Please note: You may be tempted to rush through the research step to get to the more fun process of house hunting: going to open houses, touring houses on the market, etc. It’s important to remember the time it takes many buyers, especially first-time buyers, to find a house that is worthy of an offer. In fact, so much time may pass between your initial research and when you want to make an offer, that interest rates may have changed quite a bit by the time you are ready to buy.
Home-buying research needs to be a somewhat repetitive process. Make sure you are reviewing the steps outlined above as many times as necessary to remain fresh in the market. Check interest rates daily, as these tend to ebb and flow and can increase or decrease depending on a variety of economic factors and trends.

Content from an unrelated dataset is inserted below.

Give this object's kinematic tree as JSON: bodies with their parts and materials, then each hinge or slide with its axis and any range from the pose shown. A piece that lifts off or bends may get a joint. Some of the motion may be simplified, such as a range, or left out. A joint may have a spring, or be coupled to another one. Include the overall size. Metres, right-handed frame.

Finally, if you find the market has changed enough that buying a house may no longer be possible for you, don’t get discouraged and don’t give up. Instead, keep checking, as you may find that optimal market conditions have returned, even after only a very short time.
By following all these steps, you can gain a strong understanding of the mortgage market, available lenders, and their offerings, empowering you to make an informed decision when shopping for a mortgage.
So, you've found the perfect mortgage for you, congratulations! But make sure you understand all the terms and conditions before signing. It's like reading the nutrition label on your favorite snack – you want to make sure there aren't any hidden ingredients that will ruin your day.
Remember: Rates can change until the rate is locked.
Also, don't be afraid to ask for help. Whether it's from a trusted friend or a financial advisor, getting a second opinion can be incredibly helpful. It's like having a shopping buddy – they can offer their own expertise and point out things you may have missed.
Shopping for a mortgage doesn't have to be a daunting task. With a bit of optimism, some helpful advice, and smart decision making, you'll be on your way to finding the perfect mortgage for you.